━━━ EXTRACTED MATERIAL

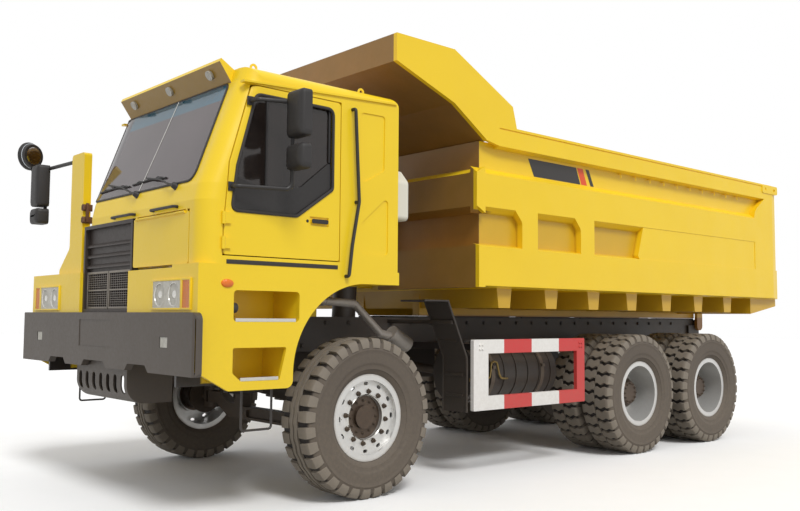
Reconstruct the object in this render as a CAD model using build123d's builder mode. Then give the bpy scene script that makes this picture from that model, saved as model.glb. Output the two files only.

━━━━━━
━━━ EXTRACTED MATERIAL

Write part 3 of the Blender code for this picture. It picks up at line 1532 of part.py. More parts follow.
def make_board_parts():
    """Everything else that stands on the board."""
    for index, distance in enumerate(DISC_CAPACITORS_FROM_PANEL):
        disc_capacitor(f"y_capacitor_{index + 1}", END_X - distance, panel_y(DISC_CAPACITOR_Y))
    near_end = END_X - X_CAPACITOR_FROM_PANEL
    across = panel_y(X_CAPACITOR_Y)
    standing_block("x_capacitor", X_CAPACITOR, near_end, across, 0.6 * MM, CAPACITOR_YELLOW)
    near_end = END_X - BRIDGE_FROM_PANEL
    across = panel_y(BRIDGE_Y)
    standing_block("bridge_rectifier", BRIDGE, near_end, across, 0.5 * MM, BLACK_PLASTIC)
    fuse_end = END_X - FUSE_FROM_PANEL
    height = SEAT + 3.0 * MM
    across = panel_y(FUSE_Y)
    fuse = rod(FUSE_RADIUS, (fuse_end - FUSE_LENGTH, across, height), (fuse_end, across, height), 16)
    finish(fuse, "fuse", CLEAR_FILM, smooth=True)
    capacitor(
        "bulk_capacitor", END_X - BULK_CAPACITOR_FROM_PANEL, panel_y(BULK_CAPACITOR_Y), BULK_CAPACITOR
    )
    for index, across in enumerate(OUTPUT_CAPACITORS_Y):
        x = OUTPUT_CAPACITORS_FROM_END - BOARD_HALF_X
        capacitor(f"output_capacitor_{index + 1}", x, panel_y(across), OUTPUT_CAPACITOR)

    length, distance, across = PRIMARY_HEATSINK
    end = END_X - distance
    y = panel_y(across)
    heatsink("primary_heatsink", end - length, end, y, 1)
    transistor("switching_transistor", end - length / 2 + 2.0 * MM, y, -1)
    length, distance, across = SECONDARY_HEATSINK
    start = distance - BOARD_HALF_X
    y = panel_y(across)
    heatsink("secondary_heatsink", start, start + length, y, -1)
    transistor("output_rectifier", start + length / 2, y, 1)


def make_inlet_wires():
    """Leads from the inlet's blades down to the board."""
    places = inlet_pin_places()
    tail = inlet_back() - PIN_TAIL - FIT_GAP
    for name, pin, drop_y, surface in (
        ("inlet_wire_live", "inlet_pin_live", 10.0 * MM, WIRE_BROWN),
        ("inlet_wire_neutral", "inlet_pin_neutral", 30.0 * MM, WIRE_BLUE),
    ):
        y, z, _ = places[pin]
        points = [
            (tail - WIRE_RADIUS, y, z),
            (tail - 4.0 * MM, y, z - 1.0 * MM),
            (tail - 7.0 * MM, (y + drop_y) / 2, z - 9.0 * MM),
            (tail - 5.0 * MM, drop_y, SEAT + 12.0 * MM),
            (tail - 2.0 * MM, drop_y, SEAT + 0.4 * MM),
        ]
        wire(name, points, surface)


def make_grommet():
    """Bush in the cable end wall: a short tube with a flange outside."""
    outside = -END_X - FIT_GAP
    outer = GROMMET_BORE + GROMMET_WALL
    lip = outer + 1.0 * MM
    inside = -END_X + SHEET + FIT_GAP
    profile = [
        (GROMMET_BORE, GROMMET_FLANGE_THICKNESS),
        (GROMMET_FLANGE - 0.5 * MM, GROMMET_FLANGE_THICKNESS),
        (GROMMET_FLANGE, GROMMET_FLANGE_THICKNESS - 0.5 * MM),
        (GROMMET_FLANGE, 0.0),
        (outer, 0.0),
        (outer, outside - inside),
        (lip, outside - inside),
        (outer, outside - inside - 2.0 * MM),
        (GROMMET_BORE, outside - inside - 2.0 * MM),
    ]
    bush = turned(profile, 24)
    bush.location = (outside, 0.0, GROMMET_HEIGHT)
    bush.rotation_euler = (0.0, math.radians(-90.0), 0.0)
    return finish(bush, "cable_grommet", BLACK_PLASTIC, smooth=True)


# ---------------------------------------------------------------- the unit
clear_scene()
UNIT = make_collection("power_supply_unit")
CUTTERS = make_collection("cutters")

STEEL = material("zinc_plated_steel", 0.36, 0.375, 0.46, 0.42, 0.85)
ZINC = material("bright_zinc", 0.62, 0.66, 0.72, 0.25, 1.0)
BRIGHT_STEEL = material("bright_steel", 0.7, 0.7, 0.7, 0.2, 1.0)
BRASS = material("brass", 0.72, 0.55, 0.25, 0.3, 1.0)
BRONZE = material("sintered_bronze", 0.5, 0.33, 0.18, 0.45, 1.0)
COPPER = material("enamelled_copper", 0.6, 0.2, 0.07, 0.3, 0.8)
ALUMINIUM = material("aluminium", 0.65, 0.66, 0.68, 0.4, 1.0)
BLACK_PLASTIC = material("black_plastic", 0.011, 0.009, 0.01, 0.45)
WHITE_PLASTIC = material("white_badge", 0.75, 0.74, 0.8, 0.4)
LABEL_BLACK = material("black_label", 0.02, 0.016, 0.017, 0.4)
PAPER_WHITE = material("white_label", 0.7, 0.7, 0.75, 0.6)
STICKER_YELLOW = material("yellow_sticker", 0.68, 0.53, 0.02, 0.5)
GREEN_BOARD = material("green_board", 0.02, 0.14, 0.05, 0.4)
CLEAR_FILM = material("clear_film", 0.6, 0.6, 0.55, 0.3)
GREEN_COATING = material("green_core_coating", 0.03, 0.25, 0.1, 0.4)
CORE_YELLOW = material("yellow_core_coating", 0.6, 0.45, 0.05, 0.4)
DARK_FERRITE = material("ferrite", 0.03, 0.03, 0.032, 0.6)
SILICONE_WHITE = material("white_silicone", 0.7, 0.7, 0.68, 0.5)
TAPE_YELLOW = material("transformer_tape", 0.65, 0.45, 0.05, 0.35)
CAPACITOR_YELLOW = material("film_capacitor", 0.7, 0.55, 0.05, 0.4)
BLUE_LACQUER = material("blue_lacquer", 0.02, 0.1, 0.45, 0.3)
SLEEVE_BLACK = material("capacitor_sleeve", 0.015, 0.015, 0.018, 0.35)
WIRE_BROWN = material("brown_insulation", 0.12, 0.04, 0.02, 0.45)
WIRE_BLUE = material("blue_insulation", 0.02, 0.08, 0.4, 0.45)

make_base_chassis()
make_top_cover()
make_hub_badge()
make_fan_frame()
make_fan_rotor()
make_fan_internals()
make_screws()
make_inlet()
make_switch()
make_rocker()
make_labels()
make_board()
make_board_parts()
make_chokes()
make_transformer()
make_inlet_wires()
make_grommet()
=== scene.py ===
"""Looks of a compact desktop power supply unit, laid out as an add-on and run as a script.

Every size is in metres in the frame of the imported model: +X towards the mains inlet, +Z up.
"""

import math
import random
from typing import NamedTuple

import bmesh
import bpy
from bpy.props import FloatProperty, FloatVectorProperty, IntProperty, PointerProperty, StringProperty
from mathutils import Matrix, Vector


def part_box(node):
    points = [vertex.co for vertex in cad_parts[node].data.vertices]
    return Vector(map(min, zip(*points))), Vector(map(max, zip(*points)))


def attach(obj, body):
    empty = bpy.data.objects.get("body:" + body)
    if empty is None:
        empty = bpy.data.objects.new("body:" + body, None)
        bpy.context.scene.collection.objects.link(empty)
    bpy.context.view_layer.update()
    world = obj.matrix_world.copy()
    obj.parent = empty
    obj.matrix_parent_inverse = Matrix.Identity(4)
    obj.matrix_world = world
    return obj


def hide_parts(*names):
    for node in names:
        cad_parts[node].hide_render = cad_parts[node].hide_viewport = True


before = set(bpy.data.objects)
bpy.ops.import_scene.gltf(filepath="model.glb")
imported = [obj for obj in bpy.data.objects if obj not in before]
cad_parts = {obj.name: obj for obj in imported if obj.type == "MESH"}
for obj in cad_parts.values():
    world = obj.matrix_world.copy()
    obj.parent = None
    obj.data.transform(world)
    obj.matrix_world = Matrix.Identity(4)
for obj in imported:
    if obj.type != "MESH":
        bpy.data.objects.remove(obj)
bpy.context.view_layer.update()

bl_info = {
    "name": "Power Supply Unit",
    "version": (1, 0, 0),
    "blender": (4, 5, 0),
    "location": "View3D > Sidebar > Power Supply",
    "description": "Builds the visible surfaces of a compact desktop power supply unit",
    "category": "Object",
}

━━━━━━

§ GIVEN INSTRUCTION:
Extract exactly and only the lines above from the line containing "make_base_chassis()" through the line containing "bpy.data.objects.remove(obj)", both end lines included.

§ WORKED SOLUTION:
make_base_chassis()
make_top_cover()
make_hub_badge()
make_fan_frame()
make_fan_rotor()
make_fan_internals()
make_screws()
make_inlet()
make_switch()
make_rocker()
make_labels()
make_board()
make_board_parts()
make_chokes()
make_transformer()
make_inlet_wires()
make_grommet()
=== scene.py ===
"""Looks of a compact desktop power supply unit, laid out as an add-on and run as a script.

Every size is in metres in the frame of the imported model: +X towards the mains inlet, +Z up.
"""

import math
import random
from typing import NamedTuple

import bmesh
import bpy
from bpy.props import FloatProperty, FloatVectorProperty, IntProperty, PointerProperty, StringProperty
from mathutils import Matrix, Vector


def part_box(node):
    points = [vertex.co for vertex in cad_parts[node].data.vertices]
    return Vector(map(min, zip(*points))), Vector(map(max, zip(*points)))


def attach(obj, body):
    empty = bpy.data.objects.get("body:" + body)
    if empty is None:
        empty = bpy.data.objects.new("body:" + body, None)
        bpy.context.scene.collection.objects.link(empty)
    bpy.context.view_layer.update()
    world = obj.matrix_world.copy()
    obj.parent = empty
    obj.matrix_parent_inverse = Matrix.Identity(4)
    obj.matrix_world = world
    return obj


def hide_parts(*names):
    for node in names:
        cad_parts[node].hide_render = cad_parts[node].hide_viewport = True


before = set(bpy.data.objects)
bpy.ops.import_scene.gltf(filepath="model.glb")
imported = [obj for obj in bpy.data.objects if obj not in before]
cad_parts = {obj.name: obj for obj in imported if obj.type == "MESH"}
for obj in cad_parts.values():
    world = obj.matrix_world.copy()
    obj.parent = None
    obj.data.transform(world)
    obj.matrix_world = Matrix.Identity(4)
for obj in imported:
    if obj.type != "MESH":
        bpy.data.objects.remove(obj)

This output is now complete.